I had heard about aspects of Chongqing before coming here and it was immediately apparent that those pre-conceived ideas were not far from the mark. Chongqing is an epic city, an atmospheric metropolis, with hints of South-East Asian islands poking out from in between the realities of any other Chinese mega city. But, here it is on a scale that actually feels exciting. It suddenly seemed so suited to Bo Xilai’s governing style that had become so famous in these parts. It was the perfect setting – with Chongqing’s sub-tropical humidity and poisonous pollution hanging in the air – for the subsequent scandal involving him, his wife, his chief of police and an English businessman. It suddenly felt like: “Only in Chongqing.”
It was not, however, just the polluted urban riverscape that took my mind so clearly back to the streets of Kolkata; it was also the luan-ness and the very obvious everyman nature of Chongqing. Luan in Chinese means something close to chaotic and disordered, carrying with it a sense of indiscriminateness and arbitrariness, and that is how this city can feel. Chongqing is a fantastical concoction of 30 (+)-storey buildings standing on once-lush green plots of land that are only just wide enough for a building’s foundations. Hundreds of apartment buildings, offices and hotels rise at every level around you; the footings of one building planted beside the 10th floor of another, the roof of one shabby apartment block just a short jump, if you are that way inclined, from the entrance to another. In between all this construction are steep ancient stairways and ramshackle street-level, tarpaulin-draped hutted communities, which weave old and new lives together. While, bound up in all this – and in the humidity-ridden, rain-soaked and river-induced moldy dampness that grows upon all the walls and street – is the other noticeable aspect of Chongqing that reminded me of Kolkata, and that is the poverty.

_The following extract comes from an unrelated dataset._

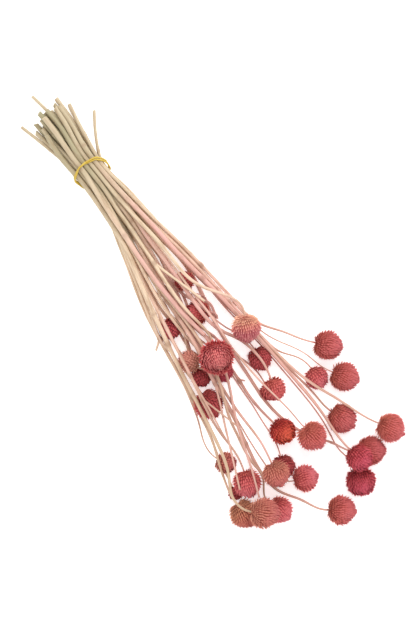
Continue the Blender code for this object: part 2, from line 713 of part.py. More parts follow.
def band_mesh(name, mains):
    """Return the doubled band: one closed strand, twice round, that crosses over itself once."""
    line, out = tie_outline(mains)
    line, out = np.vstack((line, line[:1])), np.vstack((out, out[:1]))
    run = np.concatenate(((0.0,), np.cumsum(np.linalg.norm(np.diff(line, axis=0), axis=1))))
    turns = np.arange(2 * BAND_STEPS) / BAND_STEPS
    want = (turns + BAND_CROSSING) % 1.0 * run[-1]
    middle = np.stack([np.interp(want, run, line[:, k]) for k in range(3)], axis=1)
    normal = np.stack([np.interp(want, run, out[:, k]) for k in range(3)], axis=1)
    ahead = np.roll(middle, -1, axis=0) - np.roll(middle, 1, axis=0)
    ahead /= np.linalg.norm(ahead, axis=1)[:, None]
    beside = np.cross(ahead, normal)
    beside /= np.linalg.norm(beside, axis=1)[:, None]
    swing = np.tanh(BAND_SWITCH * np.cos(turns * math.pi)) / math.tanh(BAND_SWITCH) * BAND_SPREAD / 2
    lift = np.sqrt(np.clip(BAND_SPREAD ** 2 - (2 * swing) ** 2, 0, None))
    over = (turns < 1)[:, None]
    strand = middle + beside * swing[:, None] + normal * np.where(over, lift[:, None], 0.0)
    turn = np.arange(BAND_SIDES) * math.tau / BAND_SIDES
    reach = np.cos(turn)[None, :, None] * normal[:, None] + np.sin(turn)[None, :, None] * beside[:, None]
    rings = strand[:, None] + reach * BAND_THICK / 2
    return new_mesh(name, rings, ring_faces(len(rings), BAND_SIDES, closed=True))


def finish(name, color, roughness):
    """Return a plain material of one colour."""
    material = bpy.data.materials.new(name)
    material.use_nodes = True
    shader = material.node_tree.nodes["Principled BSDF"]
    shader.inputs["Base Color"].default_value = (*color, 1.0)
    shader.inputs["Roughness"].default_value = roughness
    return material


def add_object(name, mesh, parent, color, roughness):
    """Link an object with its own material under the bunch's empty and return it."""
    thing = bpy.data.objects.new(name, mesh)
    thing.data.materials.append(finish(name, color, roughness))
    thing.parent = parent
    bpy.context.scene.collection.objects.link(thing)
    return thing


def fuse(thing, limbs):
    """Grow the limbs' meshes onto an object with one Boolean union, and remove what it used."""
    scene = bpy.context.scene
    group = bpy.data.collections.new("limbs")
    scene.collection.children.link(group)
    for mesh in limbs:
        group.objects.link(bpy.data.objects.new(mesh.name, mesh))
    union = thing.modifiers.new("union", "BOOLEAN")
    union.operation = "UNION"
    union.solver = "EXACT"
    union.operand_type = "COLLECTION"
    union.collection = group
    bpy.context.view_layer.update()
    grown = bpy.data.meshes.new_from_object(thing.evaluated_get(bpy.context.evaluated_depsgraph_get()))
    thing.modifiers.remove(union)
    thing.data = grown
    for limb in list(group.objects):
        bpy.data.objects.remove(limb, do_unlink=True)
    bpy.data.collections.remove(group)


def stem_color(place):
    """Return a stem's colour: the left of the bunch is straw, the right dusty pink."""
    return tuple(a + (b - a) * place for a, b in zip(STRAW, PINK))


def build_stem(number, strands, lines, parent):
    """Make one stem with its side branch and twigs as one solid."""
    own = [(s, line) for s, line in zip(strands, lines) if s.stem == number]
    name = f"stem_{number + 1:02d}"
    meshes = [tube_mesh(name, line[:s.body], s.radius[:s.body]) for s, line in own]
    place = 1 - number / (len(STEMS) - 1)
    thing = add_object(name, meshes[0], parent, stem_color(place), STEM_ROUGHNESS)
    if len(meshes) > 1:
        fuse(thing, meshes[1:])


def build_head(number, strand, line, tone, parent):
    """Make one head on the end of its stem, turned the way the stem pushes it."""
    name = f"flower_head_{number:02d}"
    draw = np.random.default_rng(SEED + number)
    mesh = head_mesh(name, strand.head * 2, strand.radius[strand.body - 1], draw)
    head = add_object(name, mesh, parent, TONES[tone], HEAD_ROUGHNESS)
    base, middle = line[-2], line[-1]
    axis = unit(middle - base)
    seat = base + axis * (strand.head * SEAT_SHARE + SEAT_GAP)
    head.location = Vector(seat * MM)
    head.rotation_mode = "QUATERNION"
    head.rotation_quaternion = Vector(axis).to_track_quat("Z", "Y")


def set_down(bunch):
    """Move the bunch so that its box is centred over the origin and its lowest point is at height 0."""
    bpy.context.view_layer.update()
    spots = np.array([thing.matrix_world @ v.co for thing in bunch.children for v in thing.data.vertices])
    low, high = spots.min(axis=0), spots.max(axis=0)
    bunch.location = Vector((-(low[0] + high[0]) / 2, -(low[1] + high[1]) / 2, -low[2]))


def main():
    """Build the bunch."""
    for thing in list(bpy.data.objects):
        bpy.data.objects.remove(thing, do_unlink=True)
    strands = lay_out()
    lines = Settling(strands).run()
    bunch = bpy.data.objects.new("bunch", None)
    bpy.context.scene.collection.objects.link(bunch)
    for number in range(len(STEMS)):
        build_stem(number, strands, lines, bunch)
    tones = [flower.tone for stem in STEMS for flower in stem.flowers]
    heads = [(s, line) for s, line in zip(strands, lines) if s.head]
    for number, ((strand, line), tone) in enumerate(zip(heads, tones), start=1):
        build_head(number, strand, line, tone, bunch)
    mains = [(line[:s.body], s.radius) for s, line in zip(strands, lines) if s.parent < 0]
    add_object("rubber_band", band_mesh("rubber_band", mains), bunch, BAND_COLOR, BAND_ROUGHNESS)
    set_down(bunch)


main()
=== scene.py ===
"""Looks of a tied bunch of dried globe amaranth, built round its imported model.

Every shape is worked out in the bunch's own millimetres: along is its length, from the cut ends (minus) past
the tie at 0 to the flower heads (plus), across is level and square to it, and up is the height above the
surface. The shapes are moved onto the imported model, in metres, when they are put into their meshes.
"""

import json
import logging
import math
from dataclasses import dataclass, field
from enum import Enum
from typing import Any, Dict, List, Optional, Sequence, Tuple, Union

import bpy
import numpy as np
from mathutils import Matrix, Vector

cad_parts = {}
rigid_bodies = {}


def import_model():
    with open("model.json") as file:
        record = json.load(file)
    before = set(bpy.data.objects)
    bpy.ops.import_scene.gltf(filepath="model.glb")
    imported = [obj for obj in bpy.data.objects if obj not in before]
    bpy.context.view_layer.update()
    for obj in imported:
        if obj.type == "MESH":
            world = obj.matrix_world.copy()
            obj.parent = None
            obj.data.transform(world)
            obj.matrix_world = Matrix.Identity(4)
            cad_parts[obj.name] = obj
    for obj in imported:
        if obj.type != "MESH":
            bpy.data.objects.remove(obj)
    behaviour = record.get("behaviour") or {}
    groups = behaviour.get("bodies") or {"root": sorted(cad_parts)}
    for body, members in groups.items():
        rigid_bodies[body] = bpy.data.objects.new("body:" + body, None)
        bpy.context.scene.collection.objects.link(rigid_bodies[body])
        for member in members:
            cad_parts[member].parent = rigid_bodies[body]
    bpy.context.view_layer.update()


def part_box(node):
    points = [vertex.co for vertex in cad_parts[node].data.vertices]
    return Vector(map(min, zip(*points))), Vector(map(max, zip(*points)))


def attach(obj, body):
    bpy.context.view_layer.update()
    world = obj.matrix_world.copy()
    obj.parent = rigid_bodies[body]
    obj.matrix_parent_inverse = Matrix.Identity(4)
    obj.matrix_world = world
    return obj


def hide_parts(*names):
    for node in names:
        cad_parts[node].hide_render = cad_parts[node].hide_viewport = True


LOG = logging.getLogger("bunch")
MM = 0.001
SEED = 11
TINY = 1e-6
NO_ORDER = -9

# Sizes that several pieces share, in millimetres, or as shares of a radius.
GAP = 0.34
BAND_THICK = 1.4
BAND_GAP = 0.45
SEAT_SHARE = 0.42
SEAT_GAP = 0.3
FORK_SWELL = 1.22
CUT_POINTS = 3

# The sockets of a Mix node that mixes colours: the share, the two colours and the result.
MIX_SHARE, MIX_FIRST, MIX_SECOND, MIX_RESULT = 0, 6, 7, 2

Array = np.ndarray
Color = Tuple[float, float, float]
Spot = Tuple[float, ...]


# What the bunch holds.

class Tone(Enum):
    """How a head took its dye and aged: the key of its finish."""

    DUSTY = "dusty rose"
    ROSE = "rose"
    MAGENTA = "magenta rose"
    CRIMSON = "dark crimson"
    CORAL = "coral"
    SCARLET = "orange scarlet"
    PEACH = "peach"
    FADED = "faded brownish orange"
    MUTED = "muted salmon"
    PALE = "pale brownish peach"
    SMOKED = "rose with a grey tip"


@dataclass(frozen=True)
class Hue:
    """How a stem took its dye: blush at its head end, sage at its cut end, and where the pink begins."""

    blush: float
    sage: float
    pink_from: float


@dataclass(frozen=True)
class Flower:
    """A head: its middle seen from above, its width, where it points and what its stem passes."""

    along: float
    across: float
    width: float
    turn: float
    tilt: float
    rise: float
    via: Tuple[Spot, ...]
    tone: Tone


@dataclass(frozen=True)
class Twig:
    """A short broken side twig: where it leaves its stem, how long it is and where it points."""

    along: float
    length: float
    turn: float
    tilt: float


@dataclass(frozen=True)
class Stem:
    """A stem: its thickness at the tie, its cut end, its place in the tie, what it carries and its hue.

    The second flower stands on a side branch that leaves the stem at fork, measured along the bunch. A broken
    stem carries nothing and passes the points along, across and up that are given, to its broken end.
    """

    girth: float
    cut: Spot
    slot: Spot
    flowers: Tuple[Flower, ...]
    hue: Hue
    fork: float = 0.0
    twigs: Tuple[Twig, ...] = ()
    broken: Tuple[Spot, ...] = ()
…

It may have its crazy micro-community of super rich around the Jiefang Bei area, but everywhere else it felt like a workingman’s city. Whether we were up in the hills to the east, down on the subway, traversing the old streets of Ciqikou, getting buses across town or walking down-by the two rivers – the people just seemed normal. There was no overriding representation of global street fashions, no over-abundance of modern life’s wealth-driven accoutrements, and the associated brand-driven ostentatiousness, whether original or fake. Here were normal people getting on with a normal life, in a very un-normal city. It was a clear reminder of where this city has come from and just how it has grown: a mass migration of working people from the countryside to a river city east of Sichuan.

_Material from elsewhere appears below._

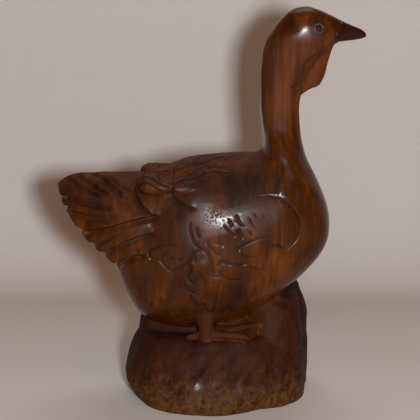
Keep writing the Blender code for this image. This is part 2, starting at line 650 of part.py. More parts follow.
def main():
    for old in list(bpy.data.objects):
        bpy.data.objects.remove(old, do_unlink=True)
    goose = build_block()
    grow_skin(goose)
    carve_skin(goose)
    saw_underside(goose)
    goose.data.shade_smooth()
    goose.data.materials.append(wax_finish())


main()
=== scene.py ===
import bpy
import bmesh
import math
import numpy as np
from mathutils import Matrix, Vector
from mathutils.bvhtree import BVHTree


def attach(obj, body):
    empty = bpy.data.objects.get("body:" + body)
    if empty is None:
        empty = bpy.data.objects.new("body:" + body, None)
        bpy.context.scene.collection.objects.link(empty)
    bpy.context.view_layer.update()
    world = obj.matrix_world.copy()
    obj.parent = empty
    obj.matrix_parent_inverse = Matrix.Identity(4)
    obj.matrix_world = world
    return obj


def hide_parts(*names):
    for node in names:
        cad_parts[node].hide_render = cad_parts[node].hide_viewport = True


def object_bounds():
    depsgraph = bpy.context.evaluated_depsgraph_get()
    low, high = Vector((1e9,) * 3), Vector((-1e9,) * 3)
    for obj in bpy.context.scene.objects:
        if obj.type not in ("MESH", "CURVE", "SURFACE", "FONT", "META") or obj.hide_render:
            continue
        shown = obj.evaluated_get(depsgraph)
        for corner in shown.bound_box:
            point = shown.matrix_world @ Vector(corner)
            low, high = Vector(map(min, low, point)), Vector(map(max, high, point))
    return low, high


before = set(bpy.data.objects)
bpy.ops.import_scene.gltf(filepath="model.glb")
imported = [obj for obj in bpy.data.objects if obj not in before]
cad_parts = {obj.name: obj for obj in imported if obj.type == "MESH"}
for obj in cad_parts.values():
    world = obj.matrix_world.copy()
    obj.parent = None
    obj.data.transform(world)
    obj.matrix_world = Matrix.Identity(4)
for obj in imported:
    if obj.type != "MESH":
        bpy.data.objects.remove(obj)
cadBox = [list(corner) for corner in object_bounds()]
nodeName = "goose_figurine"
mm = 0.001
dice = np.random.default_rng(11)

# What a user would change on the goose, in metres
goose = {
    "bodyLength": 113.5 * mm,
    "bodyHeight": 95.5 * mm,
    "bodyWidth": 67 * mm,
    "bodyRear": -49.5 * mm,
    "neckHeight": 46 * mm,
    "neckWidth": 20 * mm,
    "headLength": 54.5 * mm,
    "headHeight": 31 * mm,
    "headWidth": 21.5 * mm,
    "dewlapWidth": 9 * mm,
    "wingTipSpread": 15.5 * mm,
    "wingTipWidth": 8.5 * mm,
    "eyeRadius": 1.25 * mm,
    "eyeRing": 2.3 * mm,
    "eyeRingWidth": 1.0 * mm,
    "eyeRingHeight": 0.9 * mm,
    "eyePlace": (54.3, 62.8),
    # Painted shade: two dark rings in the hollows inside and outside the raised eye ring
    "eyePaintedShade": ((1.6, 0.45, 0.9), (3.0, 0.5, 0.8)),  # Distance and width in mm, amount
    "pitPlace": (45.5, 63),
    "pitRadius": 4.5,
}

tail = {
    "length": 45.5 * mm,
    "drop": 52 * mm,
    "width": 56 * mm,
    "thickness": 7 * mm,
    "tipThickness": 3.4 * mm,
    "notchDepth": 2.3 * mm,
}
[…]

There was also something else I took from wandering the streets of Chongqing, and that was a new clarity about how I see this China development context. There has always been a part of me – something probably to do with my middle-class English upbringing – which has been looking for signs within this “developing” country of a future “developed” one. And, what I mean by that is looking for a sense of quality and attention to detail, whether in construction, cultural preservation, the creative arts, education, urban landscaping, food preparation or in some of the other basic jobs being done. I am always looking to see some respect for historical and cultural values, and to see some long-term planning and value in this process of development. Here, I mean something more than just the very practical long-term economic emphasis on getting roads and apartments built. These are priorities that are focused on simply helping to keep the cars flowing, the people commuting and the masses migrating, and thus the economy growing. Which is, almost, all very well while it is still growing.
Unfairly or not, while experiencing the chaotic development of Chongqing I realized that seeing greater value in the process is just a dream. Probably, in the same way that it isn’t realistic at home either, while we live by our current economic priorities. Something that has become depressingly clear as many western societies begin to experience “reverse development” or “anti-development”. In some areas of China I am sure aspects of this “developed” vision of mine will be fulfilled, whether in the Arts, in architecture, in ecological technological development, or in the urban landscaping of some parts of the country and certain districts of selected cities. Chongqing, however, made me realize that this luan-ness is set to continue. Some of today’s shockingly built concrete apartment blocks will be torn down in just a few years and replaced with slightly better versions. But, they will be surrounded by the mass of concrete monstrosities that the cities here have been giving birth to over the last couple of decades – and doing so at rates way-beyond any symbolic sense of a one-child policy in urban development.
During my time in China, I have also had the opportunity – quite a few times now – to visit China’s capital, and my two overriding impressions of Beijing have always been that it is relatively soulless, and that there are too many cars, leading the city to revolve around road networks rather than communities. On top of that, when I visit my wife’s small hometown and I look at the river development that was only completed a year or so ago, and I see cracked concrete, unwired lighting, broken steps, sunken sections of pathway, and dry flowerbeds, I lack hope and feel genuinely sad. But, whether it is Chongqing, Beijing, my wife’s hometown, or here in Xi’an, there is one beautiful contradiction that strikes me. And, it is the fact that it is the Chinese who have created all this, but it also they who are the wonderful lifeblood of all this too. And, therein, lies the reason why – particularly at this moment in Chinese history – I feel very lucky to be living here, the chaos and the joy all wrapped up together. We will just have to wait and see where it all goes from here, in this post-Bo, probably-still-soon-to-be Xi Jinping period of Chinese history.